--- START Stored data ---

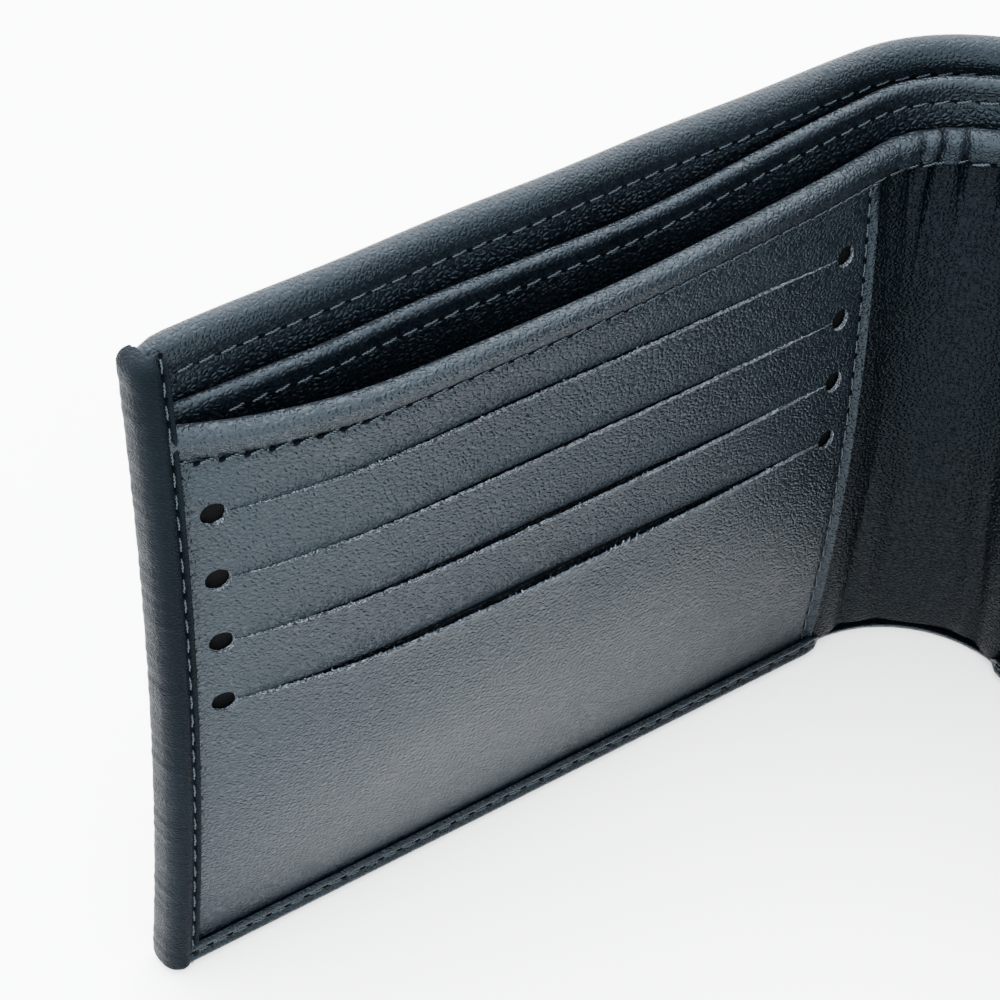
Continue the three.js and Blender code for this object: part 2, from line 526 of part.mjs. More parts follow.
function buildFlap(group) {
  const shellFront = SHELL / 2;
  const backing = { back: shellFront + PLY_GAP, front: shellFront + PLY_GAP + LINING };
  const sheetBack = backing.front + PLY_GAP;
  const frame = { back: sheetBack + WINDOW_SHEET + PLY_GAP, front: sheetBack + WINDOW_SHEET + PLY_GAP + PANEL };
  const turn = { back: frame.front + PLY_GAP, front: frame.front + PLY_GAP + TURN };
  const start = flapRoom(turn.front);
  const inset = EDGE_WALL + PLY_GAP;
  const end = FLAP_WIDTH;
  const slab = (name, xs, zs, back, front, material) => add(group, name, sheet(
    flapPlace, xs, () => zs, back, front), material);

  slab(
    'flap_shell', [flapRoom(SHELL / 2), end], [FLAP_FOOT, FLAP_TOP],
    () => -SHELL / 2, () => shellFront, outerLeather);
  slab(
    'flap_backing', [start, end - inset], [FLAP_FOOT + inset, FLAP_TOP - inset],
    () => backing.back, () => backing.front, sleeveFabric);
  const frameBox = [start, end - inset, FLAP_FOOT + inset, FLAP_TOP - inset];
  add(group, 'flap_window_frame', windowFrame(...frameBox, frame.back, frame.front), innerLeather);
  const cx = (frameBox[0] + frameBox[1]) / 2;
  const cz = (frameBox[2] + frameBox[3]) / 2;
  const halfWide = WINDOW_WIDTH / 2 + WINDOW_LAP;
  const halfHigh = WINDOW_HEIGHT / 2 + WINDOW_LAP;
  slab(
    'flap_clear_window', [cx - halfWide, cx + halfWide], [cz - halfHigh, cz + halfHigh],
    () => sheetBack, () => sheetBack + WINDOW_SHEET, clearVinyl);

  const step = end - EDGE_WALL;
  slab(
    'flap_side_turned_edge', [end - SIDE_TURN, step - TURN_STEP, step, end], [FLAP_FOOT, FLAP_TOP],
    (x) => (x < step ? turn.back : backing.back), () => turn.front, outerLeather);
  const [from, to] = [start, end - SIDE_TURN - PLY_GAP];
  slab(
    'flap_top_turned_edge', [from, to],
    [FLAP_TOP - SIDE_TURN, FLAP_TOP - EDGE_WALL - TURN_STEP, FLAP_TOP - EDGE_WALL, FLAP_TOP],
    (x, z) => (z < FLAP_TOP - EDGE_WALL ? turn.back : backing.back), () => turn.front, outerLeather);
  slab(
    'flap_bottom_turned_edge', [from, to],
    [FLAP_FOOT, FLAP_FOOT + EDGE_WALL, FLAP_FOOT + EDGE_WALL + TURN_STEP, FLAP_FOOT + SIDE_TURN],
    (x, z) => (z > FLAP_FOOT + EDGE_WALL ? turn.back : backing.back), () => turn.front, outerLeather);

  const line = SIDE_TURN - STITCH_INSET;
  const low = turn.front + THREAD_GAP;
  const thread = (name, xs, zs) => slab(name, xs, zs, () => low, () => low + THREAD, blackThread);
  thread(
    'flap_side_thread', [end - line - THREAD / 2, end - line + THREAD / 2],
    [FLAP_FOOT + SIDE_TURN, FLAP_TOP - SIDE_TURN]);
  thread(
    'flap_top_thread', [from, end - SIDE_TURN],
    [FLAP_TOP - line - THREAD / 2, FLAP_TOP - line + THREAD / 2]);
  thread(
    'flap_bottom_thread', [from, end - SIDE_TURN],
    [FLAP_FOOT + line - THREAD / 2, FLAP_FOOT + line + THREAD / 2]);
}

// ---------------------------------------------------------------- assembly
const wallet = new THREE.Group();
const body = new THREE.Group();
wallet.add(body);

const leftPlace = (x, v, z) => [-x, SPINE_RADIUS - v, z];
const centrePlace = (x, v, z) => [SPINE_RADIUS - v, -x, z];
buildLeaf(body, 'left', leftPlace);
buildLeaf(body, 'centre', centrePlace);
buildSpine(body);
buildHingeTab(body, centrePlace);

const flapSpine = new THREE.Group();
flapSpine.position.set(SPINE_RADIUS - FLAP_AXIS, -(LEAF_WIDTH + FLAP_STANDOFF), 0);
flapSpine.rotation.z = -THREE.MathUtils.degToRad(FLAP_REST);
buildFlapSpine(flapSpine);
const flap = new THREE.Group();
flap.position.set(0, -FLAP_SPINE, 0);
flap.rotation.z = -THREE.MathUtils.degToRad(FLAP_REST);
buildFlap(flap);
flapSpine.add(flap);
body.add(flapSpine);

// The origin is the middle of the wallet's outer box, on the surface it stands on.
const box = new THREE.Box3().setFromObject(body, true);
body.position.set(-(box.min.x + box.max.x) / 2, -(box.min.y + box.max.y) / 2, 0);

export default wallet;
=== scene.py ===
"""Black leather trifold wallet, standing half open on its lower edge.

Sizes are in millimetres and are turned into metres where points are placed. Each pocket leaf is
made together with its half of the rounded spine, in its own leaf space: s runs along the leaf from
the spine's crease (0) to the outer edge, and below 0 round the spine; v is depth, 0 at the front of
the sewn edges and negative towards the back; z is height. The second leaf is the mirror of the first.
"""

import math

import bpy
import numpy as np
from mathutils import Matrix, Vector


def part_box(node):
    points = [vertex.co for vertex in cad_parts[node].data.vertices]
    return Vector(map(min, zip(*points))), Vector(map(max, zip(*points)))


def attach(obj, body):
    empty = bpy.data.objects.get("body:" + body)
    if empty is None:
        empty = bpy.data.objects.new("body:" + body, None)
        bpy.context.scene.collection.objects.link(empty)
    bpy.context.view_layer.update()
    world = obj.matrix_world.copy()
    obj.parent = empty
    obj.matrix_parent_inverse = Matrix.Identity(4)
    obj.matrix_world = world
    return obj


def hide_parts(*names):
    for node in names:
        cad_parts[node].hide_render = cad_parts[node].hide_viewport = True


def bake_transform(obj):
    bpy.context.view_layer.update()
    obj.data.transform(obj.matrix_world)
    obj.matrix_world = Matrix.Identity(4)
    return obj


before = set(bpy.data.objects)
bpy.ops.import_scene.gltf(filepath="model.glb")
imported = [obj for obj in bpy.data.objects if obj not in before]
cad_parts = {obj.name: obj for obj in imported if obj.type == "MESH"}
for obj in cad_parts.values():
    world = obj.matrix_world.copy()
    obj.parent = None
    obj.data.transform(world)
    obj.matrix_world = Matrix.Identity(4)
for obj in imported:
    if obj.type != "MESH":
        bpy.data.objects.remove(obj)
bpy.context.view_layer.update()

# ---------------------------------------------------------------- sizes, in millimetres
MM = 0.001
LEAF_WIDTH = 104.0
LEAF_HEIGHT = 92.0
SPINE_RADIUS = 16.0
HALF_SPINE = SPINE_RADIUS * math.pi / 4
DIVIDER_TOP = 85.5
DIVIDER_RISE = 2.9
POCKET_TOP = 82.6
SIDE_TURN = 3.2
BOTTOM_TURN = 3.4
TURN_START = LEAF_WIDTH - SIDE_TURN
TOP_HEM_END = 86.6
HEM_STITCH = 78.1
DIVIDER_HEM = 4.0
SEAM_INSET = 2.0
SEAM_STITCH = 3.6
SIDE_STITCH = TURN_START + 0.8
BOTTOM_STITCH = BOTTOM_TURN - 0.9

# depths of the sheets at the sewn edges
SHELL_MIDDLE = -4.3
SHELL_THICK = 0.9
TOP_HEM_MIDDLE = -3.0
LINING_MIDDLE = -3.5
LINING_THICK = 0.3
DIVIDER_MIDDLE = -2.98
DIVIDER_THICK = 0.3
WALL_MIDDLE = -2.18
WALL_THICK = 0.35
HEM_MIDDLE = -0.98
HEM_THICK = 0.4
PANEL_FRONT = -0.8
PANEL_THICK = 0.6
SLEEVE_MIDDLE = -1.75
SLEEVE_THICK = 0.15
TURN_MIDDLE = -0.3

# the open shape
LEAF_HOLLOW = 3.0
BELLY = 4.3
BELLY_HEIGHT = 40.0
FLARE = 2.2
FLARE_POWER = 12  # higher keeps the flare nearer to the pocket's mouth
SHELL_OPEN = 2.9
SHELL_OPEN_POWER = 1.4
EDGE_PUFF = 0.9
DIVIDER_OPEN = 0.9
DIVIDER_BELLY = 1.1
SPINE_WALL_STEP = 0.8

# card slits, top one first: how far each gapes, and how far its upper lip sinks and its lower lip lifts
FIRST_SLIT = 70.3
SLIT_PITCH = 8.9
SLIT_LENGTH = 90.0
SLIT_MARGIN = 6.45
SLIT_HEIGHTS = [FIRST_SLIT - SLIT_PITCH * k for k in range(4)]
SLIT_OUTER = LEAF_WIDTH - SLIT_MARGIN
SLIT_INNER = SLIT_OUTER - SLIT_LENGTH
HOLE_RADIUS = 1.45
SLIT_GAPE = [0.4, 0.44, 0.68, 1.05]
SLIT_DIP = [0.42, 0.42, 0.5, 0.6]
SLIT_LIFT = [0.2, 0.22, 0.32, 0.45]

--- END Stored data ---

Make an exact transcription of the lines from the line with "before = set(bpy.data.objects)" through the line with "TURN_MIDDLE = -0.3", inclusive, omitting all others.

### Full output:
before = set(bpy.data.objects)
bpy.ops.import_scene.gltf(filepath="model.glb")
imported = [obj for obj in bpy.data.objects if obj not in before]
cad_parts = {obj.name: obj for obj in imported if obj.type == "MESH"}
for obj in cad_parts.values():
    world = obj.matrix_world.copy()
    obj.parent = None
    obj.data.transform(world)
    obj.matrix_world = Matrix.Identity(4)
for obj in imported:
    if obj.type != "MESH":
        bpy.data.objects.remove(obj)
bpy.context.view_layer.update()

# ---------------------------------------------------------------- sizes, in millimetres
MM = 0.001
LEAF_WIDTH = 104.0
LEAF_HEIGHT = 92.0
SPINE_RADIUS = 16.0
HALF_SPINE = SPINE_RADIUS * math.pi / 4
DIVIDER_TOP = 85.5
DIVIDER_RISE = 2.9
POCKET_TOP = 82.6
SIDE_TURN = 3.2
BOTTOM_TURN = 3.4
TURN_START = LEAF_WIDTH - SIDE_TURN
TOP_HEM_END = 86.6
HEM_STITCH = 78.1
DIVIDER_HEM = 4.0
SEAM_INSET = 2.0
SEAM_STITCH = 3.6
SIDE_STITCH = TURN_START + 0.8
BOTTOM_STITCH = BOTTOM_TURN - 0.9

# depths of the sheets at the sewn edges
SHELL_MIDDLE = -4.3
SHELL_THICK = 0.9
TOP_HEM_MIDDLE = -3.0
LINING_MIDDLE = -3.5
LINING_THICK = 0.3
DIVIDER_MIDDLE = -2.98
DIVIDER_THICK = 0.3
WALL_MIDDLE = -2.18
WALL_THICK = 0.35
HEM_MIDDLE = -0.98
HEM_THICK = 0.4
PANEL_FRONT = -0.8
PANEL_THICK = 0.6
SLEEVE_MIDDLE = -1.75
SLEEVE_THICK = 0.15
TURN_MIDDLE = -0.3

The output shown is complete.